━━ Stored rows
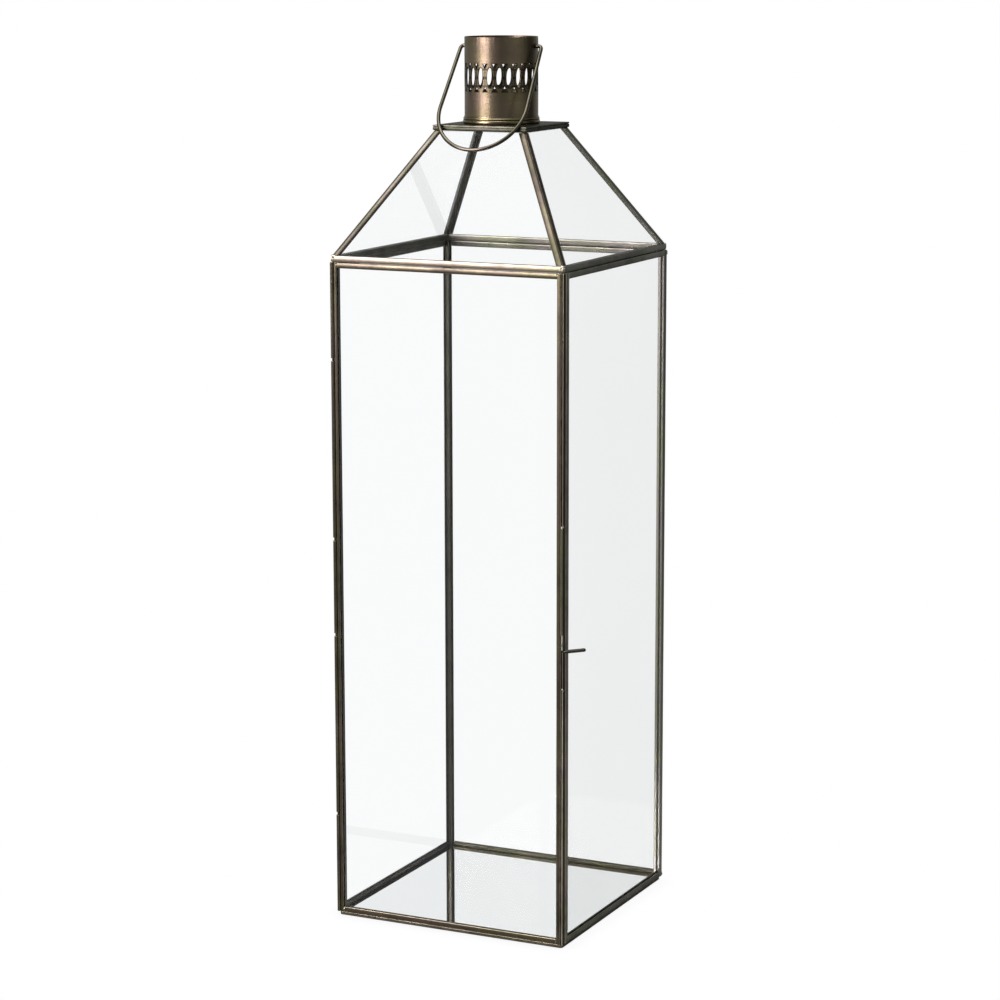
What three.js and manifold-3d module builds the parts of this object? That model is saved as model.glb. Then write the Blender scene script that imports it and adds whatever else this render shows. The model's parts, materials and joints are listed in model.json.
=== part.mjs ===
// A hanging glass lantern with a hinged glass door, in millimetres, +Z up.
// The origin is the centre of the underside of the base tray, and the door faces -Y.
import * as THREE from 'three';
import { mergeVertices } from 'three/addons/utils/BufferGeometryUtils.js';
import Module from 'manifold-3d';

const wasm = await Module();
wasm.setup();

// ---- driving dimensions -----------------------------------------------------------------
const HALF = 100;                 // half the width and half the depth of the glazed body
const GAP = 0.3;                  // clearance between pieces that are soldered or laid together

const TRAY_HEIGHT = 2.6;          // folded sheet tray under the body
const TRAY_SHEET = 1.0;
const TRAY_INSET = 1.6;
const MIRROR_THICKNESS = 3.0;

const BODY_BOTTOM = TRAY_HEIGHT + GAP;
const BODY_TOP = 526.2;
const CAME_DEPTH = 4.4;           // depth of a grooved bar, through the face it frames
const POST_WIDTH = 6.0;
const FRONT_POST_WIDTH = 5.4;
const RAIL_HEIGHT = 4.7;
const GLASS = 1.8;
const GROOVE = 2.4;
const GROOVE_DEPTH = 1.6;
const GLASS_BITE = GROOVE_DEPTH - GAP;      // how far a pane reaches into its groove

const DOOR_DEPTH = 4.0;           // the door sits flush in front of the front posts
const DOOR_BOTTOM = 3.1;
const DOOR_TOP = 526.1;
const HINGE_STILE_WIDTH = 2.8;
const LATCH_STILE_WIDTH = 3.9;
const DOOR_RAIL_HEIGHT = 4.3;
const DOOR_LEFT = -96.5;
const DOOR_RIGHT = 97.7;
const JAMB_WIDTH = 1.9;
const JAMB_JOINT_Z = 206.7;       // the jamb strip is in two lengths, which meet here

const HINGE = { x: -98.4, y: -98.4, tube: 1.6, bore: 1.1, rod: 0.8 };
const HINGE_BREAKS = [DOOR_BOTTOM, 84.2, 230.8, 307.9, 450.2, DOOR_TOP];
const KNUCKLE_GAP = 2.4;          // the rod shows between one tube and the next

const LATCH = { x: 99.6, y: -101.75, tube: 1.45, bore: 1.0, wire: 0.75 };
const LATCH_TUBE_Z = [250.5, 333.5];
const LEVER_Z = 237.4;
const LEVER_LENGTH = 18.3;
const LEVER_RADIUS = 1.4;
const LEVER_TURN = THREE.MathUtils.degToRad(20);    // lever points this far back from +X
const LEVER_RISE = THREE.MathUtils.degToRad(7);
const LEVER_BEND = 1.6;           // radius of the bend between the wire's leg and its lever
const LEVER_TAPER = { neck: 5, full: 9 };           // the lever thickens between these distances
const LATCH_HEAD = { radius: 1.3, height: 1.0 };

const ROOF_RAIL = { half: 99.2, width: 5.0, z: [526.5, 531.3] };
const CAP_RAIL = { half: 40.2, width: 4.6, z: [625.6, 628.7] };
const HIP_Z = [ROOF_RAIL.z[1] + GAP, CAP_RAIL.z[0] - GAP];
const HIP_HALF = [98.6, 39.8];    // half-width of the roof's outer planes at those heights
const HIP_LEG = 6.5;
const CAP_PLATE = { half: 40.0, z: [CAP_RAIL.z[1] + GAP, 630.0], vent: 25.0 };

const CHIMNEY = { radius: 28.8, wall: 0.9, z: [CAP_PLATE.z[1] + GAP, 697.2] };
const VENT_COUNT = 23;
const VENT_START = THREE.MathUtils.degToRad(-4.5);  // angle of the first vent from +X
const VENT = { width: 5.0, height: 15.6, z: 666.2, points: 5 };
const PIERCING = { width: 4.0, height: 4.4, z: [655.4, 676.9] };    // rows of small triangles
const FOOT = { outer: 29.9, height: 5.6 };

const BAIL = { wire: 1.5, pivotZ: 690.0, hole: 1.9, tilt: THREE.MathUtils.degToRad(34.9) };
const BAIL_END = 25.8;            // the wire's ends stop here, inside the chimney
const BAIL_STRAIGHT = 31.5;       // half-width at which the wire leaves the pivot line
const BAIL_SHOULDER = 34.8;       // half-width just below the pivots
const BAIL_BEND = 3.6;            // drop from the pivot line to the shoulder
const BAIL_ARC = { radius: 37.0, centre: 57.5 };
const BAIL_STEPS = 56;

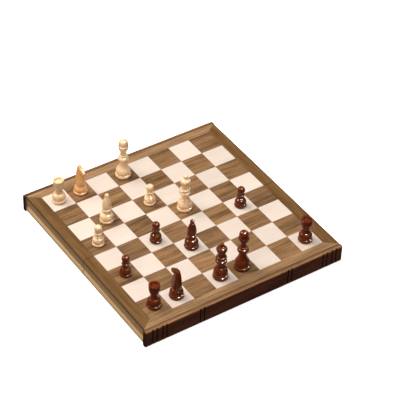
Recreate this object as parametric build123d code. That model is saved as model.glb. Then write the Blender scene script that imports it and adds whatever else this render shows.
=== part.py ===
━━━━
- **Work instructions**:
Quote in full each line from the top of the records above through the line with "const GLASS_BITE = GROOVE_DEPTH"; stop after that line.

- **Solution to this exercise**:
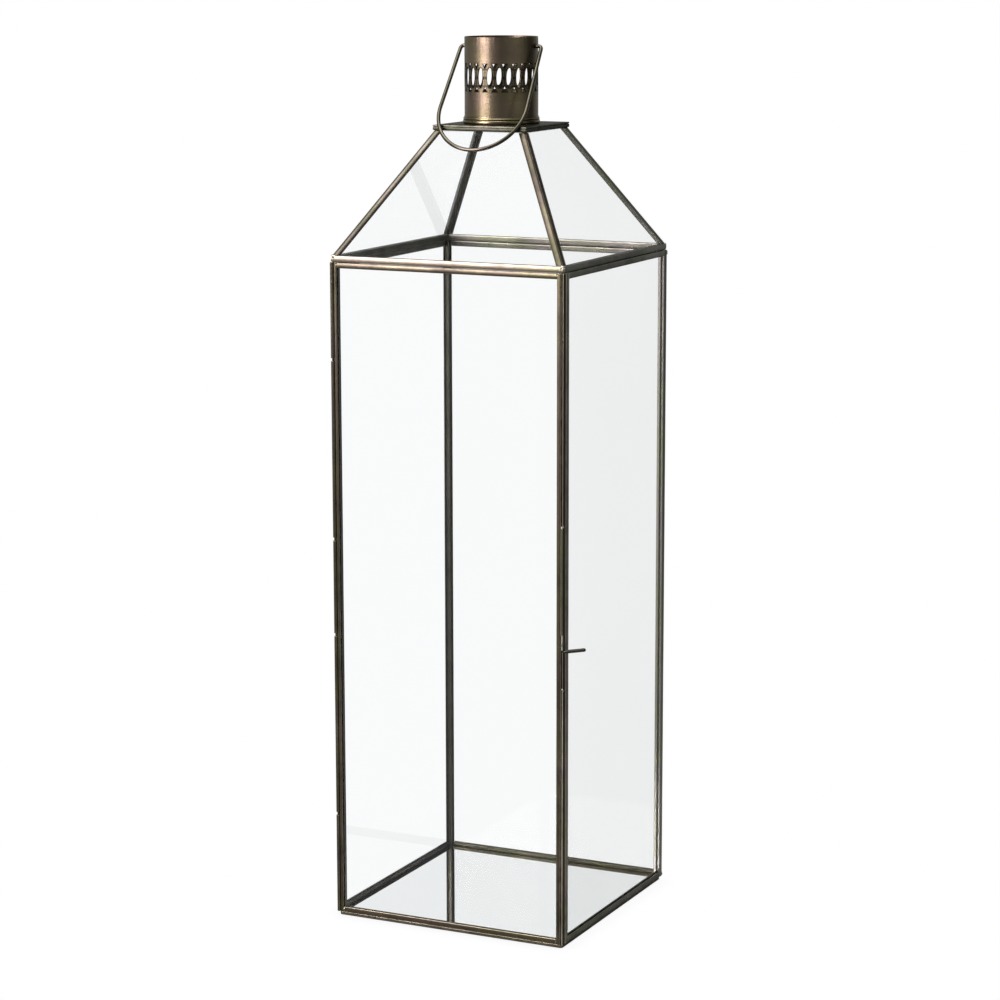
What three.js and manifold-3d module builds the parts of this object? That model is saved as model.glb. Then write the Blender scene script that imports it and adds whatever else this render shows. The model's parts, materials and joints are listed in model.json.
=== part.mjs ===
// A hanging glass lantern with a hinged glass door, in millimetres, +Z up.
// The origin is the centre of the underside of the base tray, and the door faces -Y.
import * as THREE from 'three';
import { mergeVertices } from 'three/addons/utils/BufferGeometryUtils.js';
import Module from 'manifold-3d';

const wasm = await Module();
wasm.setup();

// ---- driving dimensions -----------------------------------------------------------------
const HALF = 100;                 // half the width and half the depth of the glazed body
const GAP = 0.3;                  // clearance between pieces that are soldered or laid together

const TRAY_HEIGHT = 2.6;          // folded sheet tray under the body
const TRAY_SHEET = 1.0;
const TRAY_INSET = 1.6;
const MIRROR_THICKNESS = 3.0;

const BODY_BOTTOM = TRAY_HEIGHT + GAP;
const BODY_TOP = 526.2;
const CAME_DEPTH = 4.4;           // depth of a grooved bar, through the face it frames
const POST_WIDTH = 6.0;
const FRONT_POST_WIDTH = 5.4;
const RAIL_HEIGHT = 4.7;
const GLASS = 1.8;
const GROOVE = 2.4;
const GROOVE_DEPTH = 1.6;
const GLASS_BITE = GROOVE_DEPTH - GAP;      // how far a pane reaches into its groove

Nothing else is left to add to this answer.